My Blog Publishing Workflow on iOS, Part 1 [Tutorial]

My Blog Publishing Workflow on iOS, Part 1 [Tutorial]

January 27, 2016 12:31 EST • Alexandre Vallières-Lagacé • 7 minute read

After having tried Ghost in early 2015 for Hipster Pixel, I figured it would be either impossible or way too much work to setup a proper iOS publishing workflow. Therefore I decided to switch to a performant and simple solution for Hipster Pixel. Jekyll seemed to be a great platform with renewed interest and in Ruby, a simple language I can easily write code in. Another solution would have been HuGo, but I did not know it existed and discovered it way too late in the rewrite.

The ultimate goal would be to make a simple workflow that I could use in the bus to write and publish articles on the blog. This mind set forces me not to simply sync the post on Dropbox and resume on the Mac. Everything has to be accomplished on my iPhone 6S Plus!

Here is the mental list I made that if all supported would define a successful endeavour:

  • Create a new article (post and link)
  • Insert images found online
  • Insert images from Photos
  • Easily insert links and images, with caption
  • Insert affiliate links to the Apple Store
  • Insert affiliate links to Amazon
  • Add Review summary to articles
  • Publish article
  • Make small code changes

As of today, I’m almost there and the remaining tasks are mostly making things simpler or faster, but they all work. By the time I’m done with this series of articles I will have put the finishing touches on the small kinks left.
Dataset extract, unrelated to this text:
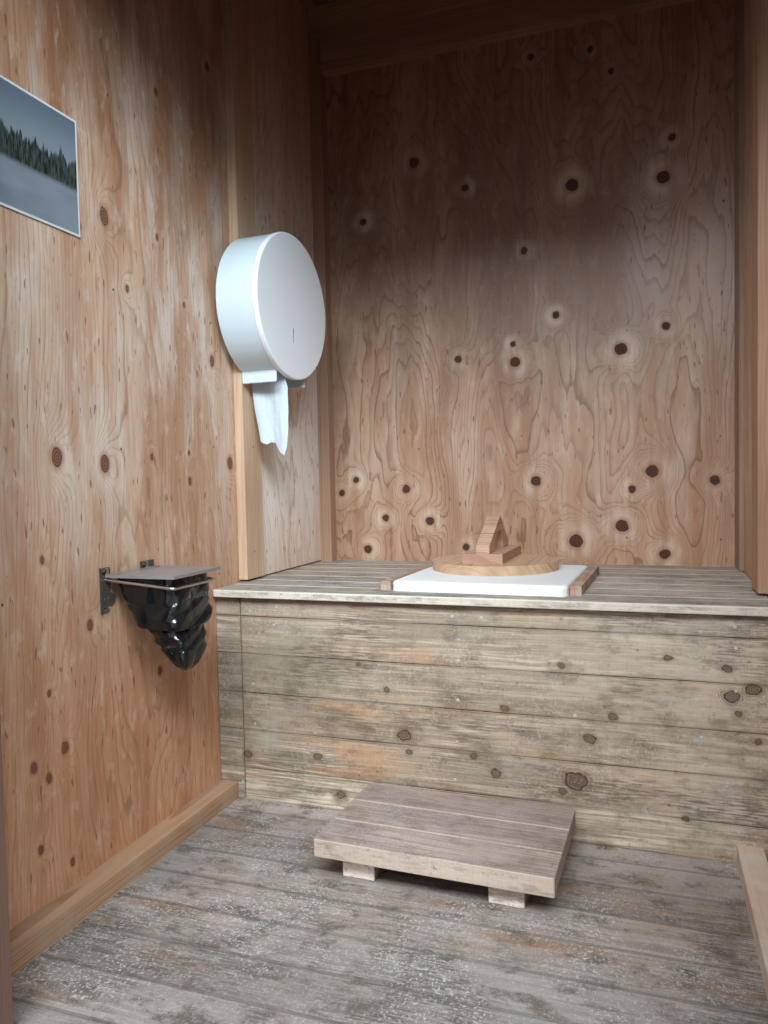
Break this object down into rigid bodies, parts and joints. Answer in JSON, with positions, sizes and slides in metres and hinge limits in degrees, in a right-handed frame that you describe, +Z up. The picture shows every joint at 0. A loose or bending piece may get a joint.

Software and Continuous Delivery

Jekyll, falling in the static site generator category, is a system for which a new post is actually a new file that gets transformed into an .html file when the Jekyll build command is run. John Gruber of Daring Fireball and Jason Snell of Six Colors do it similarly with an old version of Movable Type. We will cover the publishing part in this section, as simply as possible but it might be complex so I prefer to warn you in advance. If you are only interested in writing using Workflow, 1Writer, please jump to the next section.

There are three main things you need:

  • Private Git repository
  • Scripts to auto generate the site from source
  • Web servers configured with sources and generated sites

We will cover each of them in detail. But first here’s the summary:

When a new article is pushed to the Git repository, a script executes a Git pull from the source folder on the web server, it then builds the site with the Jekyll command and syncs changes from the source folder to the live site’s folder.

All in all, the process takes between 5 and 15 seconds. I usually frantically refresh the site to see if it works. Worst case scenario, I broke either the YAML or wrote some weird Markdown that breaks the rendering of the site. I have added an email notification that actually sends me the whole script output so I can quickly glance at it for any errors if there are any.

Git Repository and Magic

You can host this on GitHub, BitBucket or even Gitlab. I choose BitBucket because I knew it had a web hook that is executed when a new commit is pushed. GitHub also has it albeit with more granular control (but you need to pay for private repositories), and GitLab probably has them too, but I did not verify.

BitBucket Web hooks

BitBucket Web hook Details

I use this web hook to trigger a cascade of actions that does everything needed up until the site is refreshed.

I keep all of the source files on BitBucket, no generated site, this way every time my server does a pull it has the very latest files and no junk from a previous regeneration.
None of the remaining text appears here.